» TO BE DONE:
In the listing below, find the line containing "along the zip." and the line containing "before = set(bpy.data.objects)". Repeat exactly those two lines and every line between them, nothing more.

» DATA EXCERPT:
--*--

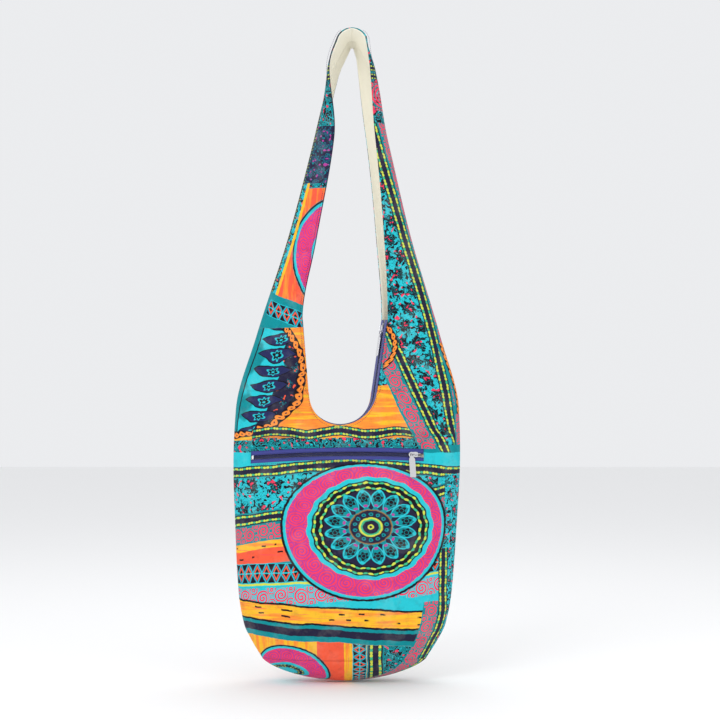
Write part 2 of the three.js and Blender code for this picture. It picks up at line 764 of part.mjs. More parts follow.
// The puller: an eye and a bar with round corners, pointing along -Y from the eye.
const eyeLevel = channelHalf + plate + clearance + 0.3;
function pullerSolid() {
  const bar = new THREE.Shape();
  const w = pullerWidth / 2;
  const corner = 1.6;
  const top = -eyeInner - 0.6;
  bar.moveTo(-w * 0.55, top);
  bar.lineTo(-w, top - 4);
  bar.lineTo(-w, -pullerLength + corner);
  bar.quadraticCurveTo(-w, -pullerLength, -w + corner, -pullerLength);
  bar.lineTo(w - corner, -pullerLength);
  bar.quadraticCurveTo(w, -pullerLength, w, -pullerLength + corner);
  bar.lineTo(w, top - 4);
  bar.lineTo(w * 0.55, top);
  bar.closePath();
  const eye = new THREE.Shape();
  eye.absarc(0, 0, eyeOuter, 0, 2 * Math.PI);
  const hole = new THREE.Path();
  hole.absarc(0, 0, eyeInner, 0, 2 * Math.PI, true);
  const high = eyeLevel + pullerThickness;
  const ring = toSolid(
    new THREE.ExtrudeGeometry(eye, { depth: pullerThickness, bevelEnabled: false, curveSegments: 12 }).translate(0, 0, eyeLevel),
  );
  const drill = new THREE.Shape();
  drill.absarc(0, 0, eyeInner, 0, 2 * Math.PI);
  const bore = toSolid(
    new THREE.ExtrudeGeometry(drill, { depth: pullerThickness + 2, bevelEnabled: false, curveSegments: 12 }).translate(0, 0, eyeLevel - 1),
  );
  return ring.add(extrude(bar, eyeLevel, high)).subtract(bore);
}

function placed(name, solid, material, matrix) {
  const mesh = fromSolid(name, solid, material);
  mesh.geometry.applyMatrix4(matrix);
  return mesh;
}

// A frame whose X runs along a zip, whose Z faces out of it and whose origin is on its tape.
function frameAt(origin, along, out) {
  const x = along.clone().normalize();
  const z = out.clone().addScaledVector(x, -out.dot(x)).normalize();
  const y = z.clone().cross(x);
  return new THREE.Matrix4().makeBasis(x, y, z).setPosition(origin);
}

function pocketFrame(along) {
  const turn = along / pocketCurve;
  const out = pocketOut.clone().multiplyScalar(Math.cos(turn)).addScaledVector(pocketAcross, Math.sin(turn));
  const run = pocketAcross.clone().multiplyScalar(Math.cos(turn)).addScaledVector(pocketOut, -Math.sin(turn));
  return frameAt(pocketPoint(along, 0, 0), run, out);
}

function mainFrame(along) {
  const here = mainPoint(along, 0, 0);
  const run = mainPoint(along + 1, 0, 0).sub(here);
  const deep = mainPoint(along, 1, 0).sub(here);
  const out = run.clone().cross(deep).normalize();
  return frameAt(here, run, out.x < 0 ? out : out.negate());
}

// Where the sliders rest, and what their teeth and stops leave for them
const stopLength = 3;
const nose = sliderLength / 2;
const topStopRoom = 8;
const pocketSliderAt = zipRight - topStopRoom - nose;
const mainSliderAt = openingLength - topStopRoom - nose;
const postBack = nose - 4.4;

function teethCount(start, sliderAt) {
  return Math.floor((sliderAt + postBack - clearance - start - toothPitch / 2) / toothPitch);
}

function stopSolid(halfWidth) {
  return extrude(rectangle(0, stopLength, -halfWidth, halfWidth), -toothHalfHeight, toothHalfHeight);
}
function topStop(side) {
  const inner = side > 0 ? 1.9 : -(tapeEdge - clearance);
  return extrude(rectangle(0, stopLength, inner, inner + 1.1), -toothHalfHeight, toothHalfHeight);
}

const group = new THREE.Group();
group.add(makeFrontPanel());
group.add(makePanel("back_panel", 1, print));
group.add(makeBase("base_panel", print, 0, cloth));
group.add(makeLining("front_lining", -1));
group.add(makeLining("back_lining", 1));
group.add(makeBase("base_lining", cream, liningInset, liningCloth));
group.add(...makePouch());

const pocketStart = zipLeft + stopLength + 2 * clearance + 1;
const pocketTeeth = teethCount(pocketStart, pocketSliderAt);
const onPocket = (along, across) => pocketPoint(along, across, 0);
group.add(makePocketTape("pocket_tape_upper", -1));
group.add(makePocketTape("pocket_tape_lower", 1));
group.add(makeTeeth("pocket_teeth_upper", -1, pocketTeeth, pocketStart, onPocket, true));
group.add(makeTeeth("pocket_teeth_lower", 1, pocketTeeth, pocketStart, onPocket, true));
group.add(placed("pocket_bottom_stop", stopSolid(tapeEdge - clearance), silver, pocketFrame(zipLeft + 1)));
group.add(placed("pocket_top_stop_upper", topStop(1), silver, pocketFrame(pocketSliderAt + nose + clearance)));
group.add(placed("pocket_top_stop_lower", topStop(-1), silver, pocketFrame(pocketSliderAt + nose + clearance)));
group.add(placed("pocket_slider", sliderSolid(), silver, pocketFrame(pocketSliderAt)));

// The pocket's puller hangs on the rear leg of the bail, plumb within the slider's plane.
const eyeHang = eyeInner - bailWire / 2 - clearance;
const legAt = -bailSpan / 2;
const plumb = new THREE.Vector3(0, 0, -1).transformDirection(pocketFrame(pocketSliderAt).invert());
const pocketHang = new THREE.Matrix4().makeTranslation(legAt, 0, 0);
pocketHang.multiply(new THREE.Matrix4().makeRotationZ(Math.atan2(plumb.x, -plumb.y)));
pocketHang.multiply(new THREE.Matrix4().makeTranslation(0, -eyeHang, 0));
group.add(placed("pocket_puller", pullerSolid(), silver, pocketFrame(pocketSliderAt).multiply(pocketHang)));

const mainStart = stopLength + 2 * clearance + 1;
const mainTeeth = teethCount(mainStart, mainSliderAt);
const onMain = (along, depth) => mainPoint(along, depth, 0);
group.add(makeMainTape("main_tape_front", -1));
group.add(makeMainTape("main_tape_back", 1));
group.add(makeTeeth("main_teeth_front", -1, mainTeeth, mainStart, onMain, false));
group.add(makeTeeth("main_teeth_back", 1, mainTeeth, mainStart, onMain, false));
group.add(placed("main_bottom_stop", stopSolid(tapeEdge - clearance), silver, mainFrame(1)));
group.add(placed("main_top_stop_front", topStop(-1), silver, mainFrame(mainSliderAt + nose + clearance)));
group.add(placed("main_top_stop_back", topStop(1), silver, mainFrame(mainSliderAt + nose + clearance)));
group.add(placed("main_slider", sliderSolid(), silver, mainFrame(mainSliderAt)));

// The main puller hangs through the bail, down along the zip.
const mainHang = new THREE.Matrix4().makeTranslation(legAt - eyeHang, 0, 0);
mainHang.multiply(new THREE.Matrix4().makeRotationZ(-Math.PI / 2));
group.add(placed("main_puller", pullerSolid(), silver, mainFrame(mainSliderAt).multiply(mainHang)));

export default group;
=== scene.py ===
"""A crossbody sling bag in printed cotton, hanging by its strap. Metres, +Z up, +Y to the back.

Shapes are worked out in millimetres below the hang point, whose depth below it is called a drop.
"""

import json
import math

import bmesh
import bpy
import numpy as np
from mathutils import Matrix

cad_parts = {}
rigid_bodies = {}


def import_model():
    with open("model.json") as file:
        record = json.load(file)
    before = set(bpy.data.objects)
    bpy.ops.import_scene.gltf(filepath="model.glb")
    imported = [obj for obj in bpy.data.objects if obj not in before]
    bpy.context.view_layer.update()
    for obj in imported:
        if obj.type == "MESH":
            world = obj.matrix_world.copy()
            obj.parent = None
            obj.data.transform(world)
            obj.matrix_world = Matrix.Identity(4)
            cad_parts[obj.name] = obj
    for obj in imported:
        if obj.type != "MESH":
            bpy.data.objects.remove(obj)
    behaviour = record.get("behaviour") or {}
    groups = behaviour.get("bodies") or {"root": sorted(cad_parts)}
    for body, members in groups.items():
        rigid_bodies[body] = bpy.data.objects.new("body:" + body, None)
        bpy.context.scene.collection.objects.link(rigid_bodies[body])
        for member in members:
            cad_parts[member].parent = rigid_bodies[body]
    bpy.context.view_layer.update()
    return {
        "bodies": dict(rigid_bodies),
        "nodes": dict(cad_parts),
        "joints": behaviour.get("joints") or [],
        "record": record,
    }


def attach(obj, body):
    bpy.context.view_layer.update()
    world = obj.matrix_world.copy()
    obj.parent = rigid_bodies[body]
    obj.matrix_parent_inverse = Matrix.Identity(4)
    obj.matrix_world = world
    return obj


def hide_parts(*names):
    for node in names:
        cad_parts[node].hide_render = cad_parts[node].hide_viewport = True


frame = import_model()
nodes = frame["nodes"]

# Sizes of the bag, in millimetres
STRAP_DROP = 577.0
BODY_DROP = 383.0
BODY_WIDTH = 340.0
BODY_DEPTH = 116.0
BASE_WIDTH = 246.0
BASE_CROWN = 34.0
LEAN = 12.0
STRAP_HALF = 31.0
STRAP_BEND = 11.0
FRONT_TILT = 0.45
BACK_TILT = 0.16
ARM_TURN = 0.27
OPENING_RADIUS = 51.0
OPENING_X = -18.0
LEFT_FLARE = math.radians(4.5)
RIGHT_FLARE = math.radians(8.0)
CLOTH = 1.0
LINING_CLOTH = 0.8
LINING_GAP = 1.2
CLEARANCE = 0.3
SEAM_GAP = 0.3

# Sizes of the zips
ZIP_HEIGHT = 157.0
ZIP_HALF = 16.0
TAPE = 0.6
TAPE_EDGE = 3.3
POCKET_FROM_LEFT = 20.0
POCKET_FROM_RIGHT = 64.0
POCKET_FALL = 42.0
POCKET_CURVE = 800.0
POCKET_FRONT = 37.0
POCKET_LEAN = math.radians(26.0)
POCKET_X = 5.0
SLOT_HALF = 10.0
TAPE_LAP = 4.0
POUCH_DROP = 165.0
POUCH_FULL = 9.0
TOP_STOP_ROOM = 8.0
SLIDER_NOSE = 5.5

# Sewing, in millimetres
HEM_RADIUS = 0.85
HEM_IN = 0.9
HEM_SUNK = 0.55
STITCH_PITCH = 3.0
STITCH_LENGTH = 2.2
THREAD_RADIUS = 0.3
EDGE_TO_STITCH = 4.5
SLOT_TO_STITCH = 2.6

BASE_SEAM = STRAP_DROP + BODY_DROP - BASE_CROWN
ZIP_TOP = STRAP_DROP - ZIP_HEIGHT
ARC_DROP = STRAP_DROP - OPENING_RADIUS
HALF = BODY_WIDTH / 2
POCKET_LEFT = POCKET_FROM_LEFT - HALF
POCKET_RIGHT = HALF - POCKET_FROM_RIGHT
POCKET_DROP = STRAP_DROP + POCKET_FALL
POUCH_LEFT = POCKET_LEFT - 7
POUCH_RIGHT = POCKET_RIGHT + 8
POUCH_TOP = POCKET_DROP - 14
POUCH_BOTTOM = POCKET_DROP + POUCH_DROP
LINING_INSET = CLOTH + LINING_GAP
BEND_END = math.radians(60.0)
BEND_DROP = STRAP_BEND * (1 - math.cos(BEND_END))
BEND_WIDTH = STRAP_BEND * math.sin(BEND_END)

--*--

» ANSWER FOR THIS EXERCISE:
// The main puller hangs through the bail, down along the zip.
const mainHang = new THREE.Matrix4().makeTranslation(legAt - eyeHang, 0, 0);
mainHang.multiply(new THREE.Matrix4().makeRotationZ(-Math.PI / 2));
group.add(placed("main_puller", pullerSolid(), silver, mainFrame(mainSliderAt).multiply(mainHang)));

export default group;
=== scene.py ===
"""A crossbody sling bag in printed cotton, hanging by its strap. Metres, +Z up, +Y to the back.

Shapes are worked out in millimetres below the hang point, whose depth below it is called a drop.
"""

import json
import math

import bmesh
import bpy
import numpy as np
from mathutils import Matrix

cad_parts = {}
rigid_bodies = {}


def import_model():
    with open("model.json") as file:
        record = json.load(file)
    before = set(bpy.data.objects)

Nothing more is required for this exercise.